Kolade Johnson: Smoking the Furs Off their Skins
Last week, as if I was sure that the trend would become more notorious, I spoke about some of our brothers in service uniforms, equipped with guns, who were giving voice to Polish-British novelist, Joseph Conrad’s sweeping categorization of Africans as savages and our continent, the heart of darkness. Last Sunday, another Conrad synecdoche leapt up our consciousness again, using self to represent the whole.
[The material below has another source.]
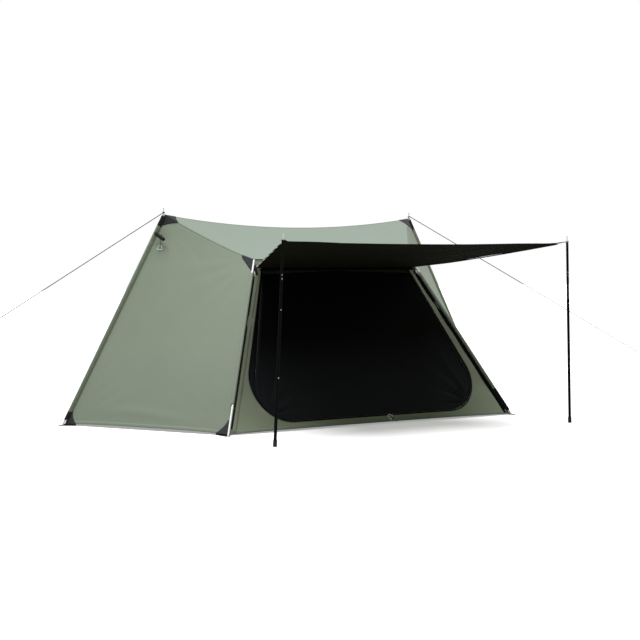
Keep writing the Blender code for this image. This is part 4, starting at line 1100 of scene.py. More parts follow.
def peak_point(side, turn, share, lift):
    """A point on the cap, at a share of the way out. turn runs 0 to 4 over front roof, front side, rear side and
    rear roof."""
    turn %= 4
    quarter = int(turn)
    reaches = (PEAK_PATCH_RIDGE, PEAK_PATCH_SEAM, PEAK_PATCH_POLE, PEAK_PATCH_SEAM, PEAK_PATCH_RIDGE)
    b = (turn - quarter) * reaches[quarter + 1] * share
    a = (1 - turn + quarter) * reaches[quarter] * share
    seam_way = (shoulder(side, 1) - peak(side)).length
    pole_way = (peak(side) - ground(side, 0)).length
    if quarter in (0, 3):
        panel = ROOF_PANELS[-1 if turn < 1 else 1]
        along, down = (a, b) if turn < 1 else (b, a)
        u, v = along / (2 * RIDGE_HALF), down / seam_way
        u = u if side < 0 else 1 - u
    else:
        panel = SIDE_PANELS[side, -1 if turn < 2 else 1]
        seam_part, pole_part = (a, b) if turn < 2 else (b, a)
        u, v = seam_part / seam_way, pole_part / pole_way
    return panel.at(u, v) + panel.out(max(u, 0.02) if u < 0.5 else min(u, 0.98), max(v, 0.02)) * lift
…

At the Onipetesi area of Lagos State, while men of the Special Anti-Robbery Squad operatives of the Lagos State Police Command were said to be combing the city for outlaws, they reportedly noticed a young man who wore dreadlocks who, in their very narrow minds, must, ipso facto be a criminal and in the process of his pursuit, shot dead another young man, Kolade Johnson, said to be the only son of his parents.
Yes, President Muhammadu Buhari, the Inspector General of Police and so many others have deplored this murder most foul, but the fact remains that, unless there is a concerted effort by the system to purge it of the likes of the blood-thirsty cop who, unprovoked, snuffed life out of this young man, we will continue to live with and among savages who periodically go backwards to act like our ape ancestors. A thousand and one of these Conrad testimonies abound in the country, among uniform-wearing personnel and even among ordinary folks who walk the streets. How do we purge our clime of some of us who take delight in acting like animals? How do we ensure that whenever creations like this, deaf to rules of engagement among civilized human beings, indicate their desire to recreate furs on their skins, there is an appropriate system that smokes the furs off them with scalding fire, with painful individual consequences?
Festus Adedayo is an Ibadan-based journalist.